Fostering innovation, while still delivering at scale, involves always keeping the customer in mind. The challenge is balancing the many things we could do with the conviction around the features we should do, those that are most useful and impactful.

It’s not always an easy choice, and it often requires debate, but grounding decisions in customer value helps us strike that balance.

A: Let's move on to talk a little bit about your leadership philosophy. What's it like when you're guiding highly technical teams?

It’s all about giving your teams the right context and making sure they have the right support so that they can focus on the right things. Then stepping back and giving them the space to build rapidly until you see that they need more help and context.

A: What's one lesson you've learned about leading engineers that you wish you knew earlier in your career?

Quite often, when building the first iteration of a product, it's not about whether you should build something to scale now. But whether you know how to build something to scale, and then can intentionally choose to cut half the corners in the right way so that you can get it out faster and validate whether that's the right solution.

A: Where do you see the AI/BI space heading in the next few years?

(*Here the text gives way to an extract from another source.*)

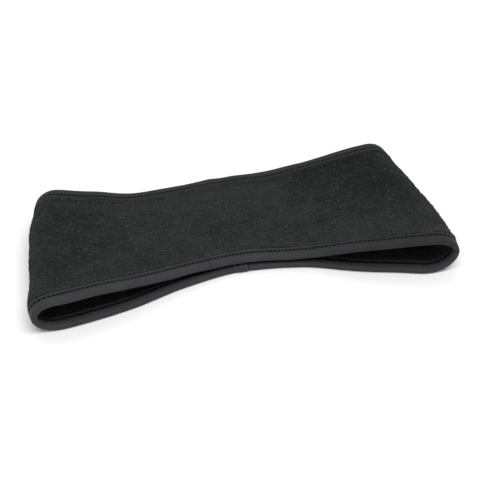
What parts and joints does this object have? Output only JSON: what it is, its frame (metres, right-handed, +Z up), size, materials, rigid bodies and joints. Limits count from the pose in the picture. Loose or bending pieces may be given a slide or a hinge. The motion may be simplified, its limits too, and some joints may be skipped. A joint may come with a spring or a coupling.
{
  "type": "fleece ear warmer headband",
  "caption": "Fleece ear warmer headband with tape-bound edges, a loop lying folded flat at the ears, deeper over the ears than at the middle.",
  "frame": {"origin": "on the surface that the band lies on, under the middle of its box", "axes": "+X from the left fold to the right fold, +Y from the lower edge, over the ears, to the upper edge, +Z up"},
  "size_m": [0.2634, 0.117, 0.0313],
  "materials": {
    "fleece": "napped, matt",
    "binding_tape": "smooth stretch knit, faint sheen"
  },
  "bodies": {
    "root": {"fleece_band": "fleece", "lower_edge_binding": "binding_tape", "upper_edge_binding": "binding_tape"}
  },
  "joints": []
}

Hopefully, if we do well, I'd love for us to address the needs of many, many more customers and, within each customer, nearly every employee.

Over time, I'd love to figure out how we actually make it easier to get started. That way, we’d also be able to cater to the larger pool of smaller businesses that don't quite have as much of the data expertise, but are still very eager to make use of it.

A: What advice would you give to engineers who want to build impactful products in this space?

If you have an idea, try out the cheapest version to validate whether it is useful. Then, go from there!

A: Before we close out our conversation, can you share what inspires you outside of work?

I think of recent years, parenting! Watching a small kid grow up has many parallels with trying to train all sorts of interesting AI models, in more ways than I expected.